What I’ve Learned Running a Brand Studio in a Subscription World
Spoiler: more tools doesn’t equal better work.
We’re living in the age of endless subscriptions.
Your software stack has a software stack.
Your notifications have notifications.
Every platform promises to make life easier, and somehow… it all still feels harder.
At VURV, I’ve made a different choice. I run my studio the same way I build brands: intentionally, intuitively, and without unnecessary bloat.
No fancy dashboards. No 12-step onboarding portals.
Just Google.
Yes, really.
The “Tech-Forward” Trap
Every few months, there’s a new app promising to save your studio.
One tool to manage revisions.
One to assign tasks.
One to brainstorm in infinite sticky-note metaphors.
One to send client updates.
One to make everything faster, better, slicker.
Here’s the catch: All of these platforms ask for something in return — time, learning curves, and mental load.
More bells. More whistles. More potential points of failure.
“The more bells and whistles a machine has, the more likely it is to break.”
– My dad, probably talking about washing machines. But I’ve adopted it as a studio philosophy.
And he was right.
What started as convenience often ends in chaos.
The Login Apocalypse
Let me say it with my full chest:
If I have to create one more login, I might scream.
This isn’t resistance to innovation. It’s the lived reality of being a creative, a strategist, and a human.
When you spend half your day switching tabs, resetting passwords, and figuring out how to comment inside a third-party tool that’s supposed to simplify collaboration the creative process suffers.
What’s elegant in a pitch deck becomes exhausting in practice.
So at VURV, we decided to skip the software parade and ask a better question:
What’s the simplest setup that still gives our clients a premium, professional, and supported experience?
The VURV Stack (Spoiler: It’s Just Google)
Files? Google Drive.
Collaborative notes? Docs.
Project status? A simple Sheet.
Async strategy intake? Forms — VURV’s own guided workbook format.

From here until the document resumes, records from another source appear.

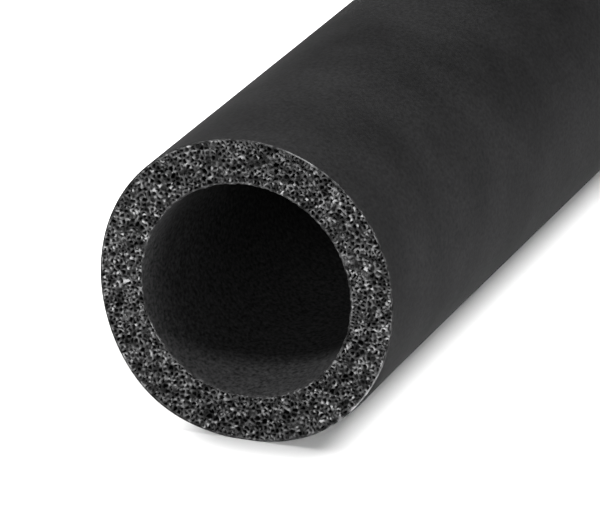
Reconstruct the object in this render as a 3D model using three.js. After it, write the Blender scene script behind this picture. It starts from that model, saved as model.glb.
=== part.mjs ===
// A straight length of tubular pipe lagging in closed-cell rubber foam, lying on its side.
// Units are millimetres and +Z is up. The tube runs along Y, and the origin is on the line
// where it rests on the floor, at the middle of its length.
import * as THREE from "three";

// Driving dimensions
const BORE_DIAMETER = 43; // goes over a 42 mm pipe with 0.5 mm to spare all round
const WALL = 9; // thickness of the foam, from the bore to the outer skin
const LENGTH = 1000; // one sold length, cut square at both ends
const FACETS = 48; // flats that stand for the round section

// Worked out from them
const BORE_RADIUS = BORE_DIAMETER / 2;
const OUTER_RADIUS = BORE_RADIUS + WALL;
const HALF_FACET = Math.PI / FACETS;
// The tube rests on the middle of a flat, which is this far below its axis.
const AXIS_HEIGHT = OUTER_RADIUS * Math.cos(HALF_FACET);

const FOAM = new THREE.MeshStandardMaterial({
  name: "foam_rubber",
  color: new THREE.Color(0.05, 0.05, 0.052),
  roughness: 0.72,
  metalness: 0,
});

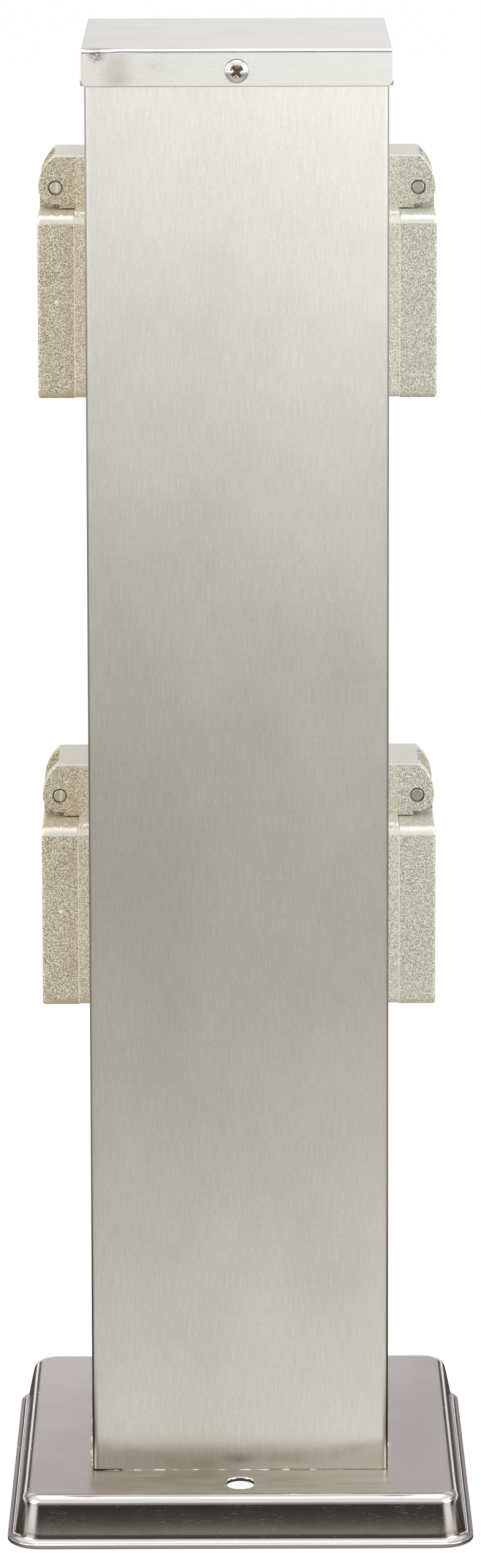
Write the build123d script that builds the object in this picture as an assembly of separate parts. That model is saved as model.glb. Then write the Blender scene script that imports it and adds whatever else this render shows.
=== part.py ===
from build123d import *
import math
import os

# Garden socket post: a square stainless column welded to a pressed base plate, closed by a
# folded cap, with four panel sockets under sprung lids, two on each side face.
# Millimetres. Origin at the centre of the base's underside, +Z up, the front is -Y.

# Whole post
post_height = 400.0
cut_over = 1.0  # how far every cut runs past what it cuts
wire_radius = 1.3
wire_entry = 3.0  # how far a wire end reaches into its clamp
wire_play = 0.05

# Base plate, one pressing
base_size = 125.0
base_height = 13.0
base_sheet = 1.2
base_lip = 1.6
base_slope = 2.4  # how far the skirt leans in, each side
base_corner = 9.0
base_roll = 2.0
base_crease = 1.0
fixing_spacing = 95.4
fixing_width = 7.4
fixing_length = 9.6

# Column, folded sheet
column_size = 80.0
column_sheet = 1.0
column_bend = 1.5
column_setback = 2.5  # the column stands this far behind the middle of the base
weld_leg = 2.5
weld_length = 24.0

# Cap, folded sheet
cap_sheet = 0.8
cap_skirt = 10.0
cap_clearance = 0.2
cap_headroom = 0.3
cap_bend = 0.9
cap_flap_corner = 2.0
cap_seam = 0.3
cap_relief = 1.6

# Cap screws and the nuts welded behind them
cap_screw_drop = 5.8
cap_screw_radius = 1.95
cap_screw_reach = 9.0
cap_head_radius = 3.2
cap_head_height = 2.3
cap_head_round = 1.7
cap_recess_length = 3.9
cap_recess_width = 0.8
cap_recess_depth = 1.3
cap_recess_turn = 37.0
nut_width = 7.0
nut_height = 3.2

# Sockets: places on the post
socket_drop = 70.1  # from the cap's top down to the upper sockets' centres
socket_spacing = 166.3

# Socket frame: flange, cup and hinge ears
gasket_thickness = 0.35
gasket_inset = 0.6
flange_width = 50.0
flange_height = 50.0
flange_thickness = 2.8
flange_corner = 2.0
recess_margin = 5.25  # from the recess to the flange's nearest edge
recess_depth = 17.5
mouth_depth = 5.0  # the recess's mouth is a little wider, to this depth
mouth_lead = 0.5
cup_wall = 1.55
cutout_clearance = 0.4
pin_rise = 4.9  # hinge pin above the flange's top edge
pin_reach = 8.5  # hinge pin out from the column's face
pin_radius = 1.7
pin_end_inset = 0.15
pin_end_round = 0.5
ear_radius = 4.6
ear_round = 0.4
ear_step = 1.1
ear_drop = 5.5
hood_width = 25.0
hood_rise = 8.65
hood_radius = 11.0
hood_roof = 3.75
hood_back = 1.6
hood_opening = 16.0
pin_eye_radius = 2.0
pin_eye_depth = 1.2

# Flange screws
screw_inset = 6.0  # from the flange's edges
screw_radius = 1.95
screw_head_radius = 3.4
screw_head_depth = 1.6
screw_reach = 9.0
screw_recess_length = 3.6
screw_recess_width = 0.7
screw_recess_depth = 1.1

# Contact carrier, contacts and earth clip
carrier_depth = 12.0
carrier_floor = 3.0
contact_spacing = 19.0
contact_hole_radius = 2.75
contact_radius = 4.0
contact_bore = 2.45
contact_play = 0.15
contact_slit = 0.8
clamp_width = 8.0
clamp_depth = 5.0
clamp_hole_radius = 1.45
earth_width = 6.0
earth_sheet = 0.8
earth_leg_inset = 1.85  # from the recess wall
earth_bulge = 1.7
earth_tip_rise = 0.9
earth_tip_inset = 1.0  # below the recess's mouth
earth_tip_length = 2.2
earth_slot_play = 0.3

# Lid, its seal and its spring
lid_gap = 0.25
lid_overhang = 0.2  # how far the lid hangs below the flange
lid_thickness = 9.65
lid_wall = 1.5
lid_face = 2.0
lid_top_gap = 0.3
lid_corner = 2.0
lid_edge = 0.8
lid_rib_wall = 1.6
seal_thickness = 1.9
seal_width = 1.8
seal_margin = 0.25  # from the recess's mouth to the seal
knuckle_radius = 4.3
knuckle_play = 0.3
knuckle_inward = 2.5
knuckle_bore = 1.9
spring_width = 5.4
spring_play = 0.3
spring_radius = 2.9
spring_wire = 0.7

# Cable grommet
grommet_bore = 5.0
grommet_neck = 10.0
grommet_rim = 12.5
grommet_rim_height = 2.6

# Bracket over the cable inlet, and its rivets
bracket_length = 44.0
bracket_width = 20.0
bracket_height = 30.0
bracket_sheet = 1.2
bracket_foot = 8.0
rivet_radius = 1.6
rivet_head_radius = 3.0
rivet_head_height = 1.0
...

Calls? Google Meet (or pre-recorded when async makes more sense).
That’s it. No extra portals. No onboarding to new platforms.
Just clear, flexible, universally familiar tools optimized with care.
A lot of businesses already live in Google Workspace, so why introduce friction?
This setup means:
No extra costs for us or our clients
No tool-switching that breaks momentum
Everything is editable, shareable, and easy to revisit
It’s not flashy.
It’s functional.
And that’s the point.
How This Affects the Work (And the Client Experience)
Choosing simplicity isn’t just a backend decision, it shapes the entire project.
Less time in tools = more time in strategy
I’m not managing six dashboards or teaching clients how to use a feedback widget. I’m thinking. Designing. Writing. Creating momentum.
Less clutter = more clarity
Clients don’t need another login. They need direction. The streamlined process means fewer moving parts and more forward motion.
More ownership for clients
Post-project, clients can easily revisit and repurpose every asset. No export drama, no “where was that?” questions. Their brand lives in the ecosystem they already use.
This kind of clarity builds trust. It removes friction. It creates space for what actually matters: the brand, not the backend.
TL;DR: My Software Philosophy
No tech stacks that require onboarding manuals.
No hidden tools that expire the second a subscription lapses.
No “all-in-one” platforms that actually mean “10% of everything, 100% of nothing.”
Just a thoughtful process, built in tools you already know how to use.
Your brand deserves clarity. So does the process behind it.
Keep the system light so the work can go deep.
That’s not old-school. That’s sustainable.